La princesa volvía a sentirse la protagonista de su propio cuento hasta cierta mañana, cuando fue denunciada por clientes que tras contemplarla, sufrían pesadillas de noche y de día. Sus compañeros/as la defendieron indignados/as, definiéndola como modelo de entrega y profesionalidad. Dar sustos era su vocación. Hasta que mandó a dos al hospital y uno de infarto murió.

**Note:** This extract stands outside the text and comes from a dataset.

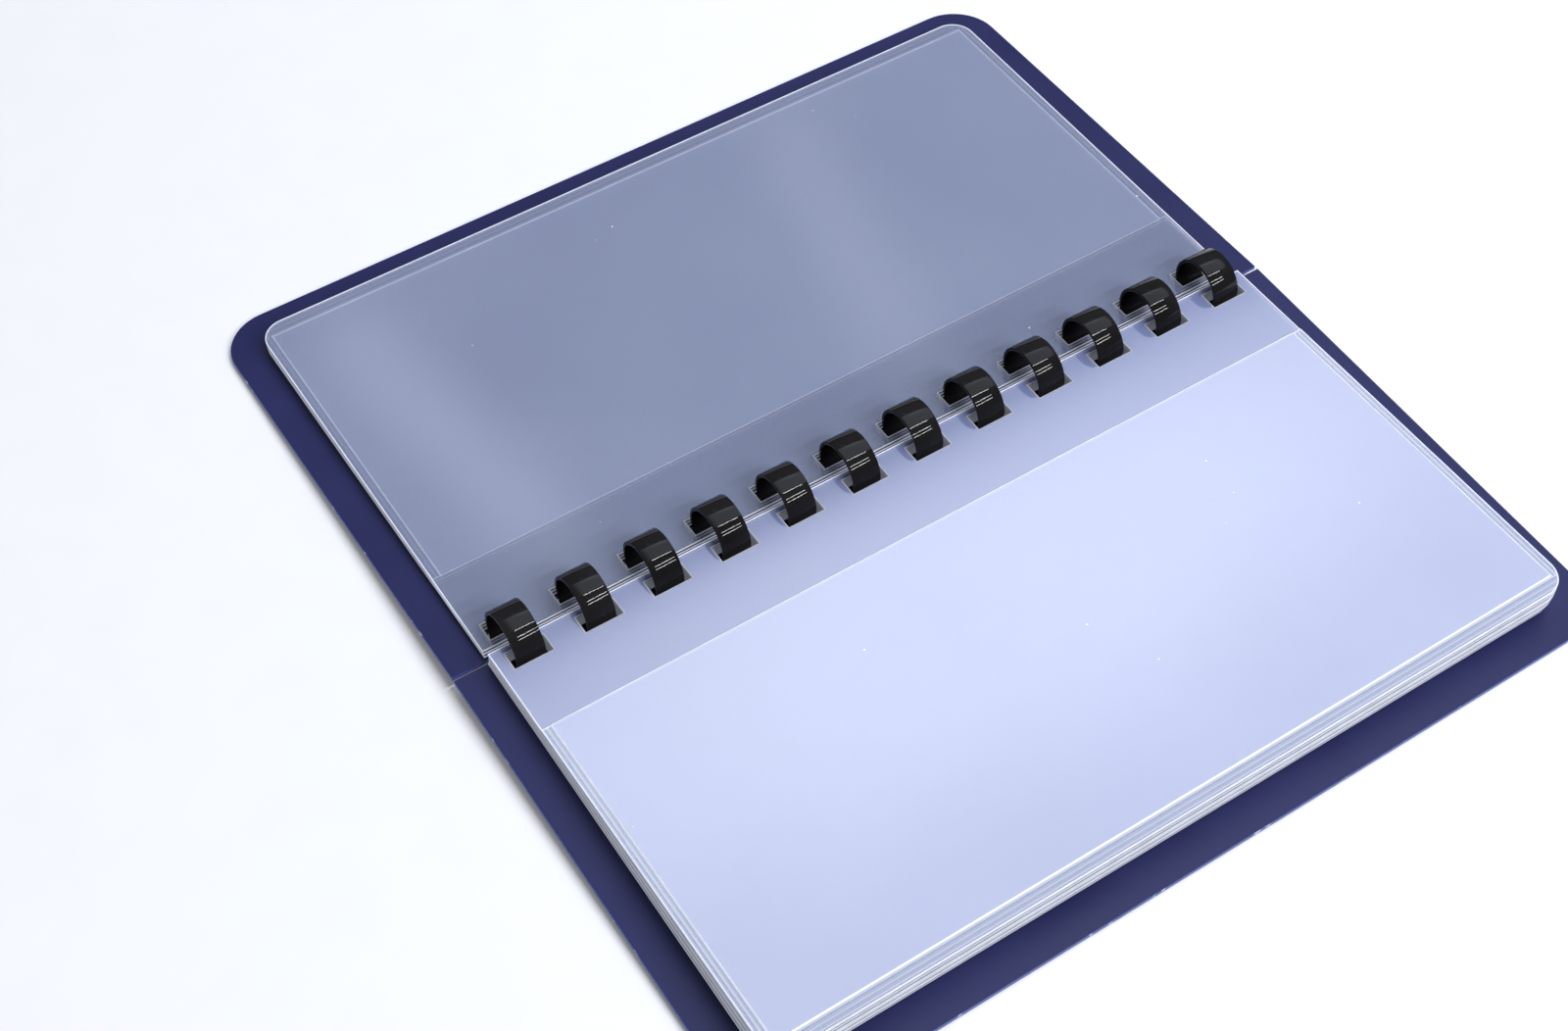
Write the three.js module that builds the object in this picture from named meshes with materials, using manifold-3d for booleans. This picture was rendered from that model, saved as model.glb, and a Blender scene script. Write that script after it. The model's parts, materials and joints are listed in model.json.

La cárcel no resultó tan mala y, en contra de lo que malimagine la gente, allí hizo buenas amistades. Los asesinos en serie, estafadores, terroristas y, hasta los políticos, se sentían muy cómodos contándole sus problemas, porque ella, a diferencia de pseudopsicólogos y resto de leguleyos, sabía escuchar. Ponía, no sé, una cara de interés tan única que provocaba en ellos un acto de confesión que, de enterarse la iglesia, la habría nombrado obispa.

Aprovechó su larga estancia para estudiar sociología y, antes de cumplir condena, publicó su primera investigación: “Belleza Interior”. No obtuvo demasiado éxito y terminó en las estanterías de libros de autoayuda junto a Coello y Bucay.

No se supo más de ella y creo que tampoco le importó. Pero me gusta imaginarla habitando en algún iglú de la Antártida mientras sus vástagos, como monstruos del imaginario romántico, se confunden con los pingüinos en una maravillosa universidad de la vida. Todavía recuerdo un pasaje de su obra que rozó mi sensibilidad: “Somos bellos cuando conseguimos que otra persona sea feliz a pesar de nuestra propia miseria”.

Me quedó una cosa por apuntar, odiaba por encima de todas las cosas, los finales con perdices.